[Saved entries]
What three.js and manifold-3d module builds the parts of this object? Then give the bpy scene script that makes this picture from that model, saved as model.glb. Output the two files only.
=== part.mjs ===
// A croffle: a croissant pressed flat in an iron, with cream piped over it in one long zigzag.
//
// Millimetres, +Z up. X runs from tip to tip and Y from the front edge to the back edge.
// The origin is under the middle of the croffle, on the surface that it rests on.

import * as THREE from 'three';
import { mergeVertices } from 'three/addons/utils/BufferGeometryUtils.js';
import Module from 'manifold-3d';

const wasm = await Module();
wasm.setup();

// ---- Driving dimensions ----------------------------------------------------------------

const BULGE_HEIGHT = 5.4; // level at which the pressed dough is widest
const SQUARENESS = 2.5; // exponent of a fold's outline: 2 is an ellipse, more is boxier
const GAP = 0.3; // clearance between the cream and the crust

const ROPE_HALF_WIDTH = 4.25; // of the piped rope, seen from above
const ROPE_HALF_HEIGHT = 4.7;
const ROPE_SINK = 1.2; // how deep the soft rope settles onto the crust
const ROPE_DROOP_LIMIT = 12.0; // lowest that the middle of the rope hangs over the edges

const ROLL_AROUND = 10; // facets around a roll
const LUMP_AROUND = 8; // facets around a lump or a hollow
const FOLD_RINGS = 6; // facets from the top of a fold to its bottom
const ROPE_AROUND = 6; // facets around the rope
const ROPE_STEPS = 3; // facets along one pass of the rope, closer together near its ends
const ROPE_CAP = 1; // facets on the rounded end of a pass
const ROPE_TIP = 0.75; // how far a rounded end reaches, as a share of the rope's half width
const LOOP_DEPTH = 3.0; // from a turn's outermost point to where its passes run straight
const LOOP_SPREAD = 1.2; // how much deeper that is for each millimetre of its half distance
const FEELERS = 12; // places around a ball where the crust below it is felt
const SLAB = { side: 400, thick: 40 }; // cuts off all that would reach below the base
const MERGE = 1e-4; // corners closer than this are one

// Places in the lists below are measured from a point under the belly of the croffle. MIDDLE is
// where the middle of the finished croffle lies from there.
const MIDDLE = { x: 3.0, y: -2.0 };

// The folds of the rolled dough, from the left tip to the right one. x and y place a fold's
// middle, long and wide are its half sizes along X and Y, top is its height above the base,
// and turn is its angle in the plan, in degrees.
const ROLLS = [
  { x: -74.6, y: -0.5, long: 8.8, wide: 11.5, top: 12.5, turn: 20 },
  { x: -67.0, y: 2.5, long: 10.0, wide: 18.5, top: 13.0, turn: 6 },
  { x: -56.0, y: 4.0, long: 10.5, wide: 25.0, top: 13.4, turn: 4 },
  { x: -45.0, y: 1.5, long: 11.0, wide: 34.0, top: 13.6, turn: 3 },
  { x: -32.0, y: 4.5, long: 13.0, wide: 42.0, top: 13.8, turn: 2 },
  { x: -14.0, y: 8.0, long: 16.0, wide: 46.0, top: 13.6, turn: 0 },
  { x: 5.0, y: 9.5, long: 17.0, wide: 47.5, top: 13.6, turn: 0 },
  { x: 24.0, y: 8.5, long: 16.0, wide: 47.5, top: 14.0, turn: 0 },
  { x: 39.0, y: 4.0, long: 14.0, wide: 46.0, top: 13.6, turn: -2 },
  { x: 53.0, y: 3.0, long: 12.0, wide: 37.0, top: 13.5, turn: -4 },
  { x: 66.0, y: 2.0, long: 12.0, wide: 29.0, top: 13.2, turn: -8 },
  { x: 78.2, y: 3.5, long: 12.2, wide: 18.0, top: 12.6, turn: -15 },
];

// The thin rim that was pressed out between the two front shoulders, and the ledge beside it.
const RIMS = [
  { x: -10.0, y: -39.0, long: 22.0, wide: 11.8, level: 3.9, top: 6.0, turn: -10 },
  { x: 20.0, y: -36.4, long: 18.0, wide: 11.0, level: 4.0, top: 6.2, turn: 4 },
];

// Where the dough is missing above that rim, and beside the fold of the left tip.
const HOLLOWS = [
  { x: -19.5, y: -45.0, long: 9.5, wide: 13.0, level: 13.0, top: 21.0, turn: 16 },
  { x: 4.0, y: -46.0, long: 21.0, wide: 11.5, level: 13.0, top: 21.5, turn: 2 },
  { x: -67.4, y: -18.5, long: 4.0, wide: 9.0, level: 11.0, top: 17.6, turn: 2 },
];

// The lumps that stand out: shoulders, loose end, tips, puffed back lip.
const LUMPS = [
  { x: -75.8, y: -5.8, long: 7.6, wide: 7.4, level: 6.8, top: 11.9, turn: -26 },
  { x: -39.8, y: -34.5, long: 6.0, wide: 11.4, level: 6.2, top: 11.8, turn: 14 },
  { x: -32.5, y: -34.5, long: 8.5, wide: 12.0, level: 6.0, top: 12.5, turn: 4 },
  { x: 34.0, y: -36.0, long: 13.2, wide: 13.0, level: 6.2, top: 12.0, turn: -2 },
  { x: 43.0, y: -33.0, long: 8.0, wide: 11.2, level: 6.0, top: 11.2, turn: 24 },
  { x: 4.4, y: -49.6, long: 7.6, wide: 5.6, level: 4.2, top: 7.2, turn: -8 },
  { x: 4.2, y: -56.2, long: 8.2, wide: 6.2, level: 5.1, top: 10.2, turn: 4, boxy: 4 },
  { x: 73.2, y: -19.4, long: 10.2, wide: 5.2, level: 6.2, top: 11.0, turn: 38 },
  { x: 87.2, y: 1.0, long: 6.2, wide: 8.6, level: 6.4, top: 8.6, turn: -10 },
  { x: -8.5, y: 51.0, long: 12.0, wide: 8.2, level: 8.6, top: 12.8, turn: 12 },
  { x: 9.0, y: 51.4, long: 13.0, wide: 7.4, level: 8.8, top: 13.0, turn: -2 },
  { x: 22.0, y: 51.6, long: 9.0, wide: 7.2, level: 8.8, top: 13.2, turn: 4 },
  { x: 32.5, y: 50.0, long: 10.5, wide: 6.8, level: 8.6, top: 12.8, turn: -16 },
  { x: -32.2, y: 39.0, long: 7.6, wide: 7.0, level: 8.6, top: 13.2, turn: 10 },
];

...

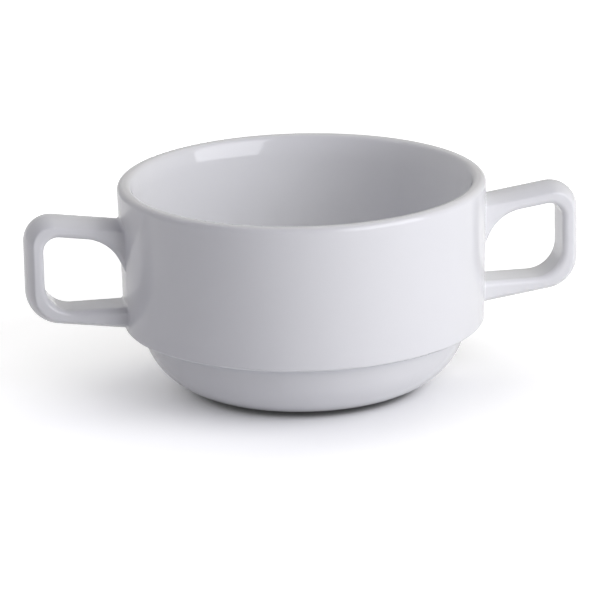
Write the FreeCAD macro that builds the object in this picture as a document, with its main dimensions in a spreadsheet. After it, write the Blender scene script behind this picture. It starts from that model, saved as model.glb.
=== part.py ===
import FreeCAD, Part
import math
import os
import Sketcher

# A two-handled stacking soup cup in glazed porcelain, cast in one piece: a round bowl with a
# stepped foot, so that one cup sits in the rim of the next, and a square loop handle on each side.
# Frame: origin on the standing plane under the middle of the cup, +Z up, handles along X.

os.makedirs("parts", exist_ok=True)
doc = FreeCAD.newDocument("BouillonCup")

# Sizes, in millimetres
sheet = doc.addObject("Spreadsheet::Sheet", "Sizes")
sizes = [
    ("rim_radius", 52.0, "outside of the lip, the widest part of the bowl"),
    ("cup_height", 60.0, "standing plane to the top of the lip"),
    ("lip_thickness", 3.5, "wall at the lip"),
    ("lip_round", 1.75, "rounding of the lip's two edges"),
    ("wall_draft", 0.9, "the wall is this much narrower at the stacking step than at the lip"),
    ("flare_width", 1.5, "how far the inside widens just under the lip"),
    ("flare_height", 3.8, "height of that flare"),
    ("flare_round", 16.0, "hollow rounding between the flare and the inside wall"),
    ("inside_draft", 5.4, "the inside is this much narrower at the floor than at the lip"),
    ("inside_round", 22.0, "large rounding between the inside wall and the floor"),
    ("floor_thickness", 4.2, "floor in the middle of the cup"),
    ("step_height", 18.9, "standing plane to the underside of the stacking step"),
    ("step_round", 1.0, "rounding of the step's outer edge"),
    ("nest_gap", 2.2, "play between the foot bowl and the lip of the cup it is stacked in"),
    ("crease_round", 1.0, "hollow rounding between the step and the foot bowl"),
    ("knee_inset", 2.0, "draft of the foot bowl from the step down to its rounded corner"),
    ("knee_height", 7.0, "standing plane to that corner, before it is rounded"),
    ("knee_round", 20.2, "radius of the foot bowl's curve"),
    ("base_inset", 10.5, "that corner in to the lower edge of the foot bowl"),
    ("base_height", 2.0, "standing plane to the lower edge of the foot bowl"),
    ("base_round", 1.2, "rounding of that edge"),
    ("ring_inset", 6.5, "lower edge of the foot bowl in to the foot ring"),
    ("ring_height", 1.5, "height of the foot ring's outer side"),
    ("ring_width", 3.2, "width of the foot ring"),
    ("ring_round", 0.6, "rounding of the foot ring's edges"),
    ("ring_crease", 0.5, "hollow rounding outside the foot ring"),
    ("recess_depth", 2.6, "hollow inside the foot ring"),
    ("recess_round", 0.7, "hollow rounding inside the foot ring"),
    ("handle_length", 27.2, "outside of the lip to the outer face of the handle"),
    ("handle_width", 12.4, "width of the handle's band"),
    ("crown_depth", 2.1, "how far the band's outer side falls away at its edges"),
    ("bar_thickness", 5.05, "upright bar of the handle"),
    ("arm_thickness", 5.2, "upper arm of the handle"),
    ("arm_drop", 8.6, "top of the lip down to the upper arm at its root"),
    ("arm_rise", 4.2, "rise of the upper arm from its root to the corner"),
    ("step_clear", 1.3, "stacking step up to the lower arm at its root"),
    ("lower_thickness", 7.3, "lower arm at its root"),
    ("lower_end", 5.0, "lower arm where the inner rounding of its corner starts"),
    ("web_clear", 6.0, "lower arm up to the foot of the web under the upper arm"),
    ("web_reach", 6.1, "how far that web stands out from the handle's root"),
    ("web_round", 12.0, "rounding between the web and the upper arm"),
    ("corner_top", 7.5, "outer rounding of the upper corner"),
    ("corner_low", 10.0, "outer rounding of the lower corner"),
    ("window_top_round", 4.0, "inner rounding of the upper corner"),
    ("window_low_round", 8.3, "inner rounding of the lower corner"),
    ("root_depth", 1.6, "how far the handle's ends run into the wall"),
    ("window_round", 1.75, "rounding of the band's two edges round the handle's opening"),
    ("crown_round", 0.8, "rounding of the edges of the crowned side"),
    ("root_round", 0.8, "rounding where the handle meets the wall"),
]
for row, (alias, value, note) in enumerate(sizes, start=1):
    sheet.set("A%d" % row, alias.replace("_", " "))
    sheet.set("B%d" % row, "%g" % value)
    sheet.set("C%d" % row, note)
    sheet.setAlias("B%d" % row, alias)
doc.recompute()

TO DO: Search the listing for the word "starts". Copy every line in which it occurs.

SOLUTION FOR THIS TASK:
Write the FreeCAD macro that builds the object in this picture as a document, with its main dimensions in a spreadsheet. After it, write the Blender scene script behind this picture. It starts from that model, saved as model.glb.
    ("lower_end", 5.0, "lower arm where the inner rounding of its corner starts"),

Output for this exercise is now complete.